**DATA EXCERPT**
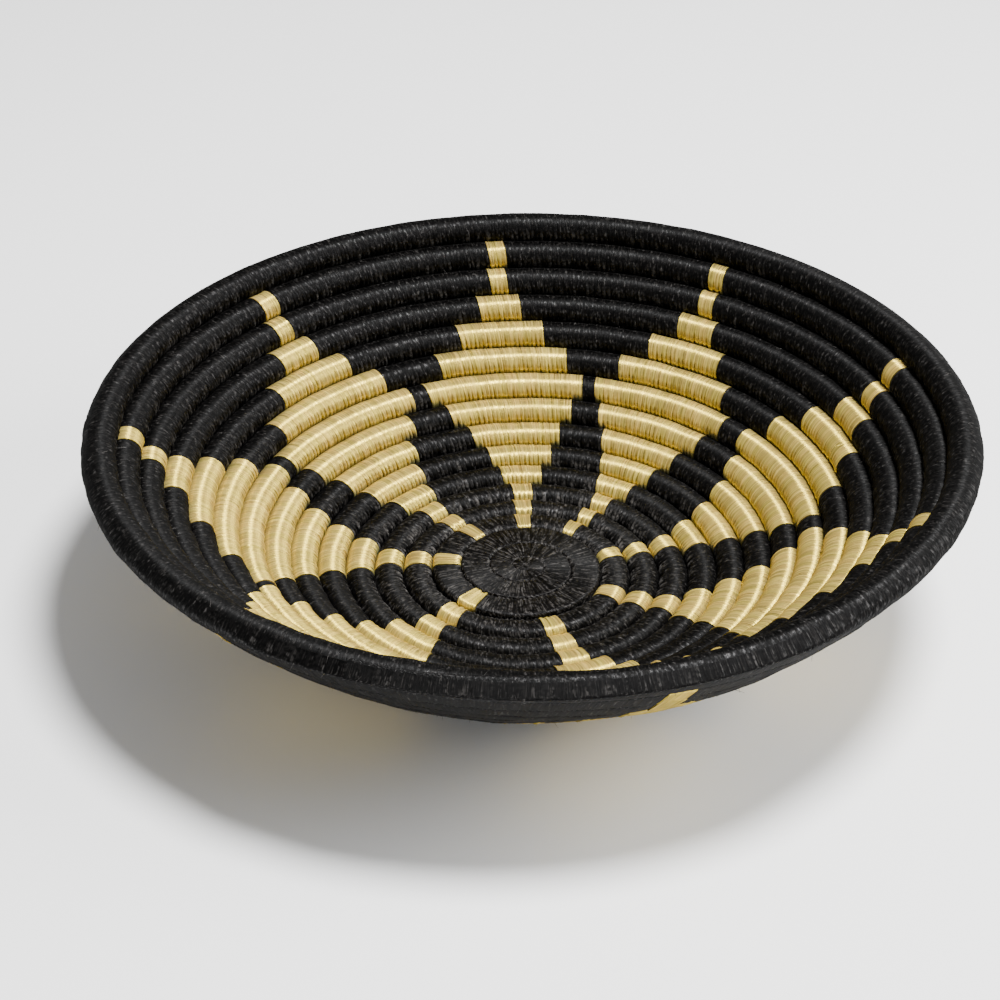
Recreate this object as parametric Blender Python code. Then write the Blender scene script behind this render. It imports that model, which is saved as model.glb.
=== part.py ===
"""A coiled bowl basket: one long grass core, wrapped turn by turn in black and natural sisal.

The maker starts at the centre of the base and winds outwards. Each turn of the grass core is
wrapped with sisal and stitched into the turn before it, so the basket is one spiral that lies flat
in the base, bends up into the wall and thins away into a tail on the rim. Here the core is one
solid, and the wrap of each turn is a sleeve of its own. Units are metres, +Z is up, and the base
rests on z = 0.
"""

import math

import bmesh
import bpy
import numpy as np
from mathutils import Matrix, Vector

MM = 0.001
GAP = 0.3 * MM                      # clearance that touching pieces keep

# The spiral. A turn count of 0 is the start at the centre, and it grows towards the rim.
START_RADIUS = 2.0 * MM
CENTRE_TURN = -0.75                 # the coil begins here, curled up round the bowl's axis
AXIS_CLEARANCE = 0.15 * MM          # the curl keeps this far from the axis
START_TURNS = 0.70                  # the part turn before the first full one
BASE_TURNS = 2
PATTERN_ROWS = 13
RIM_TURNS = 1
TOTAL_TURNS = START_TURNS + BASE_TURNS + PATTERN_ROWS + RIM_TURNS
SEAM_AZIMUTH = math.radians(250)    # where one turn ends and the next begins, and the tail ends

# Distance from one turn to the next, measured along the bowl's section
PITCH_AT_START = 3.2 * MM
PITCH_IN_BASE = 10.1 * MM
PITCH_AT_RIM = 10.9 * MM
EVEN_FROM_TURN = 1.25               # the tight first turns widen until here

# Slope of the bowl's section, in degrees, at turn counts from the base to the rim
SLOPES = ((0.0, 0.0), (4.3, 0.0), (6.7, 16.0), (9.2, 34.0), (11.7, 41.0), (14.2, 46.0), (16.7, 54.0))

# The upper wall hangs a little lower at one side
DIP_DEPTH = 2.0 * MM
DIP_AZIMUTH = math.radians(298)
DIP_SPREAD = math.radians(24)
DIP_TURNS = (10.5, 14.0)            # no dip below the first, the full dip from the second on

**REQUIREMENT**
Begin with the first line of the data above and, please, print each line exactly until you have printed the line containing "and natural sisal."; print nothing else.

**WORKED ANSWER**
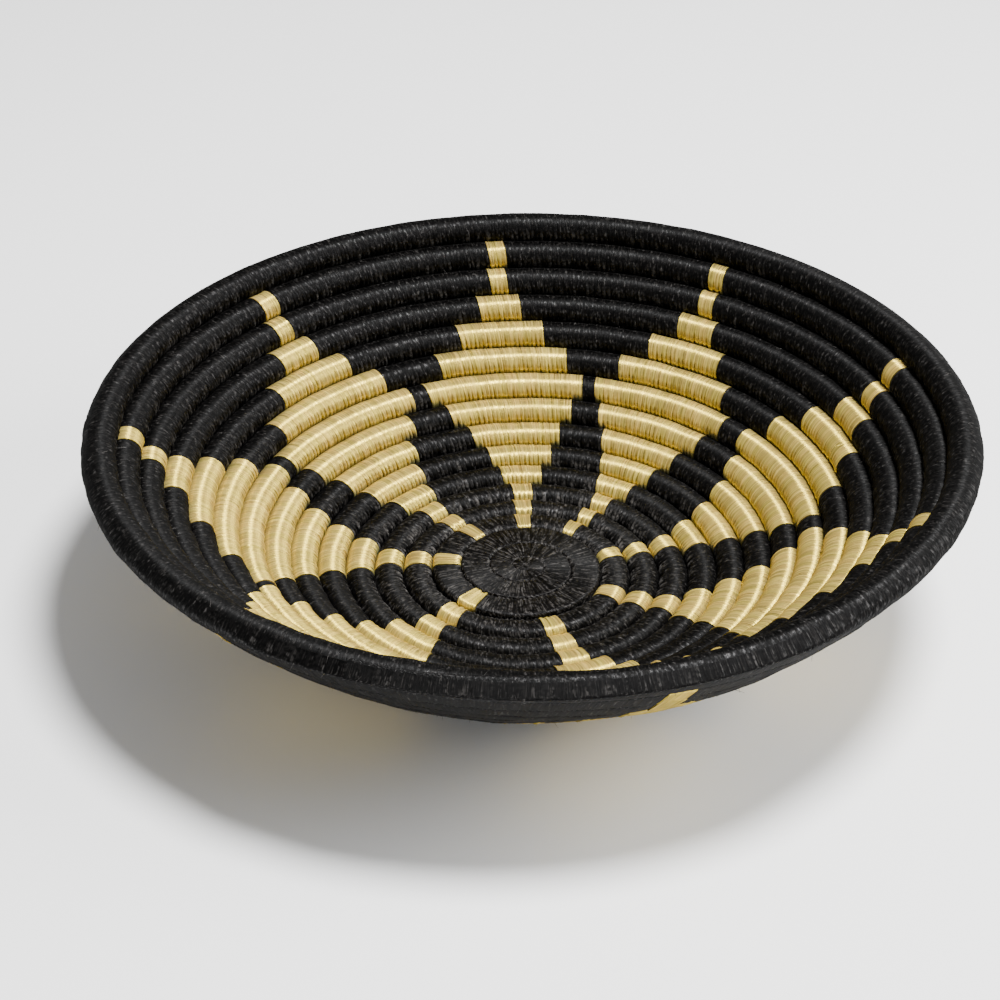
Recreate this object as parametric Blender Python code. Then write the Blender scene script behind this render. It imports that model, which is saved as model.glb.
=== part.py ===
"""A coiled bowl basket: one long grass core, wrapped turn by turn in black and natural sisal.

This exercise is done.